The past 12 months have also seen a deterioration within the internal politics of Tigray, with a schism within and between the TIA and TPLF erupting into plain view in August. It has politically paralysed the region, with both sides jostling for control of Tigray's future and, crucially, over the security architecture that has remained neutral to date. Some tentative signs of negotiations are now ongoing, facilitated by civil society and religious leaders, but the two competing nodules of power in a Marxist party have left it highly dysfunctional. And with Tigray divided, the pressure to implement all aspects of Pretoria has also subsided as Addis continues its contrary plan to conduct a referendum in Western Tigray to decide its future.

It is hard to fully comprehend the nature and consequences of the genocidal violence on Tigray just two years after the guns quietened, but it will undoubtedly remain a stain on the collective conscience of Ethiopia and the international community that comprehensively and repeatedly failed to prevent a litany of atrocities.

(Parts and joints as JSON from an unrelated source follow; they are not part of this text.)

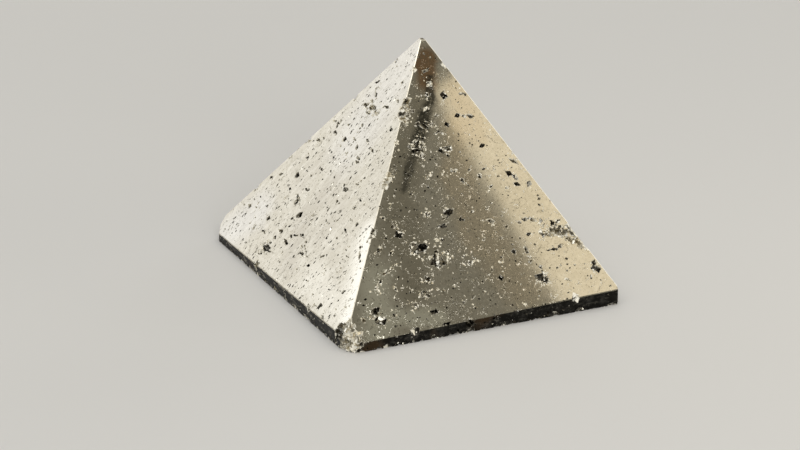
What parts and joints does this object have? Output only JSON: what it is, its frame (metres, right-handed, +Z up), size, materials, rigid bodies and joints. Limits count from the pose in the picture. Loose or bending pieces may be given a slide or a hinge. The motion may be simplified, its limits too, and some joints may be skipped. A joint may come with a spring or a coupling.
{
  "type": "pyrite pyramid",
  "caption": "Four-sided pyramid sawn and polished from massive pyrite, with a low upright skirt, small open vugs and a crumbled front corner.",
  "frame": {"origin": "middle of the base rectangle, on the surface that the pyramid stands on", "axes": "+Z up through the tip, +Y along the longer side of the base, away from the crumbled front corner, +X along the shorter side"},
  "size_m": [0.05, 0.0544, 0.0419],
  "materials": {
    "pyrite": "satin"
  },
  "bodies": {
    "root": {"pyrite_pyramid": "pyrite"}
  },
  "joints": []
}
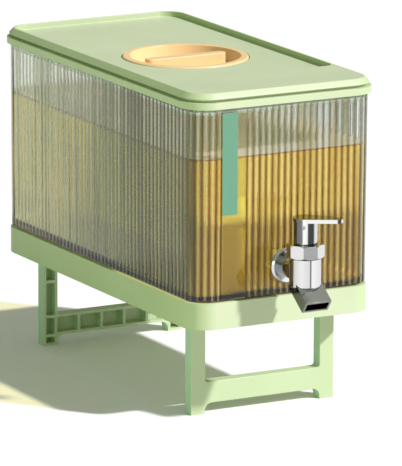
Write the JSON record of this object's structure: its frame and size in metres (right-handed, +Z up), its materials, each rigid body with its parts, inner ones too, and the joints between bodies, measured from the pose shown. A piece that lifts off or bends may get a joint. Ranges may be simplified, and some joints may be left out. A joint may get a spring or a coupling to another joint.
{
  "type": "drink dispenser jug",
  "caption": "Rectangular fluted drink jug with a chrome tap, lift-off lid with a turning fill cap, and a tray on two folding leg frames.",
  "frame": {"origin": "on the surface the jug stands on, in the middle of its whole length and width, tap included", "axes": "+X across the tap face to the right, +Y from the tap face to the back, +Z up"},
  "size_m": [0.1656, 0.381, 0.26],
  "materials": {
    "green_plastic": "satin",
    "leg_plastic": "satin",
    "clear_plastic": "gloss",
    "drink": "gloss",
    "strip": "satin",
    "chrome": "polished",
    "steel": "satin",
    "silicone": "matte",
    "valve_plastic": "satin",
    "cap_plastic": "satin"
  },
  "bodies": {
    "stand": {"base_tray": "green_plastic", "hinge_pins": "steel", "pin_clips": "steel"},
    "front_frame": {"front_leg": "leg_plastic"},
    "rear_frame": {"rear_leg": "leg_plastic"},
    "jug": {"jug_body": "clear_plastic", "level_strip": "strip", "tap_body": "chrome", "tap_flange": "chrome", "outer_washer": "silicone", "inner_washer": "silicone", "lock_nut": "valve_plastic", "collar_nut": "chrome", "stem_seal": "silicone"},
    "lever": {"valve_plug": "valve_plastic", "tap_handle": "chrome", "handle_pin": "steel"},
    "lid": {"lid": "green_plastic", "lid_seal": "silicone"},
    "cap_ring": {"cap_seal": "silicone"},
    "cap": {"fill_cap": "cap_plastic", "cap_plug": "cap_plastic"}
  },
  "joints": [
    {"name": "front_frame_fold", "type": "hinge", "parent": "stand", "child": "front_frame", "pos_m": [0, -0.0988, 0.08355], "axis": [1, 0, 0], "range_deg": [0, 90]},
    {"name": "rear_frame_fold", "type": "hinge", "parent": "stand", "child": "rear_frame", "pos_m": [0, 0.1517, 0.08355], "axis": [-1, 0, 0], "range_deg": [0, 90]},
    {"name": "jug_lift", "type": "slide", "parent": "stand", "child": "jug", "axis": [0, 0, 1], "range_m": [0, 0.12]},
    {"name": "tap_turn", "type": "hinge", "parent": "jug", "child": "lever", "pos_m": [0, -0.16909, 0.15], "axis": [0, 0, 1], "range_deg": [-50, 40]},
    {"name": "lid_lift", "type": "slide", "parent": "jug", "child": "lid", "axis": [0, 0, 1], "range_m": [0, 0.08]},
    {"name": "cap_lift", "type": "slide", "parent": "lid", "child": "cap_ring", "axis": [0, 0, 1], "range_m": [0, 0.06]},
    {"name": "cap_turn", "type": "hinge", "parent": "cap_ring", "child": "cap", "pos_m": [0, 0.02475, 0.25], "axis": [0, 0, -1], "range_deg": [0, 40]}
  ]
}
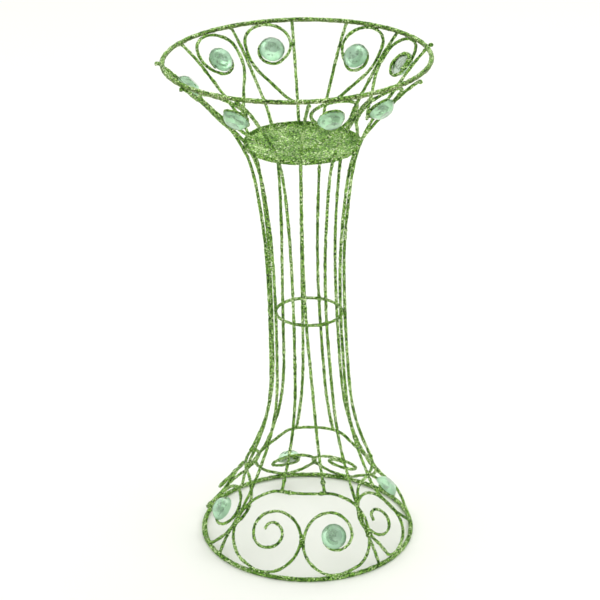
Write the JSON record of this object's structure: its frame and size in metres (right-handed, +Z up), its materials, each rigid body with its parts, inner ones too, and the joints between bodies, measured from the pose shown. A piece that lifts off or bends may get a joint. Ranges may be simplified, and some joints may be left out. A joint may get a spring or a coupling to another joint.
{
  "type": "candle stand",
  "caption": "Flared hourglass stand of glitter-coated wire with scroll panels, glued faceted gems and a pan for a pillar candle.",
  "frame": {"origin": "centre of the base hoop, on the surface that the stand rests on", "axes": "+Z up along the stand; -Y towards the front base panel, so +X is to the right seen from the front"},
  "size_m": [0.2037, 0.2034, 0.4023],
  "materials": {
    "glitter_wire": "steel wire coated with green glitter over green paint",
    "glitter_hoop": "thicker steel wire coated with green glitter over green paint",
    "glitter_pan": "sheet steel covered with green glitter",
    "mint_acrylic": "clear mint acrylic, faceted, foil backed",
    "clear_glue": "clear craft glue"
  },
  "bodies": {
    "root": {"base_gem_back": "mint_acrylic", "base_gem_front": "mint_acrylic", "base_gem_glue": "clear_glue", "base_gem_left": "mint_acrylic", "base_gem_right": "mint_acrylic", "base_hoop": "glitter_hoop", "base_scroll_back": "glitter_wire", "base_scroll_front": "glitter_wire", "base_scroll_left": "glitter_wire", "base_scroll_right": "glitter_wire", "bowl_gem_back_left_a": "mint_acrylic", "bowl_gem_back_left_b": "mint_acrylic", "bowl_gem_back_right_a": "mint_acrylic", "bowl_gem_back_right_b": "mint_acrylic", "bowl_gem_front_left_a": "mint_acrylic", "bowl_gem_front_left_b": "mint_acrylic", "bowl_gem_front_right_a": "mint_acrylic", "bowl_gem_front_right_b": "mint_acrylic", "bowl_gem_glue": "clear_glue", "bowl_scroll_back_left_a": "glitter_wire", "bowl_scroll_back_left_b": "glitter_wire", "bowl_scroll_back_right_a": "glitter_wire", "bowl_scroll_back_right_b": "glitter_wire", "bowl_scroll_front_left_a": "glitter_wire", "bowl_scroll_front_left_b": "glitter_wire", "bowl_scroll_front_right_a": "glitter_wire", "bowl_scroll_front_right_b": "glitter_wire", "candle_pan": "glitter_pan", "corner_post_back_left": "glitter_wire", "corner_post_back_right": "glitter_wire", "corner_post_front_left": "glitter_wire", "corner_post_front_right": "glitter_wire", "panel_post_back_left": "glitter_wire", "panel_post_back_right": "glitter_wire", "panel_post_front_left": "glitter_wire", "panel_post_front_right": "glitter_wire", "panel_post_left_left": "glitter_wire", "panel_post_left_right": "glitter_wire", "panel_post_right_left": "glitter_wire", "panel_post_right_right": "glitter_wire", "top_hoop": "glitter_hoop", "waist_ring": "glitter_wire"}
  },
  "joints": []
}
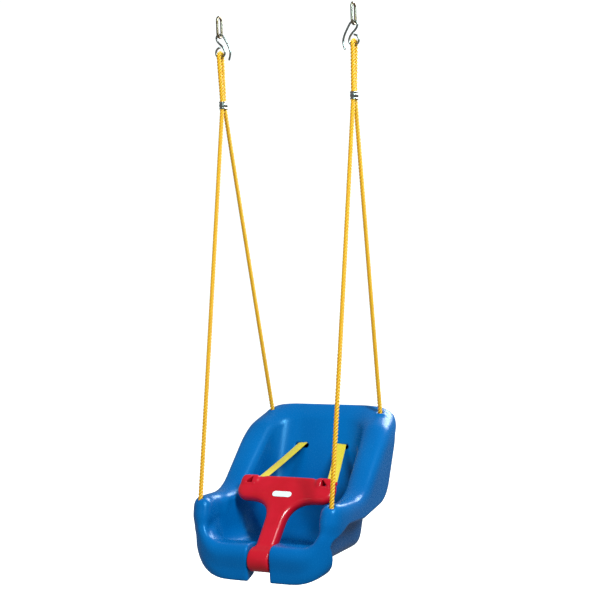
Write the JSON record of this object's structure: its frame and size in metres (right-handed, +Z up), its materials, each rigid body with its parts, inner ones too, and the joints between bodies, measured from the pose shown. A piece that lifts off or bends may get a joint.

Since the war ended, the political, economic, and humanitarian support for Tigray has been far, far below what the deeply traumatised population requires. The Pretoria agreement should be the absolute bare minimum, but even that has been left wanting with attention trained on Ukraine, Gaza, and, within the region, Sudan. The future of Tigray remains deeply uncertain, and with tensions rising between Ethiopia and the latest tripartite alliance of Egypt, Eritrea, and Somalia, it could yet be inadvertently plunged back into armed conflict. The guns may have been silenced, but it is past time that peace in Tigray and beyond is secured and supported.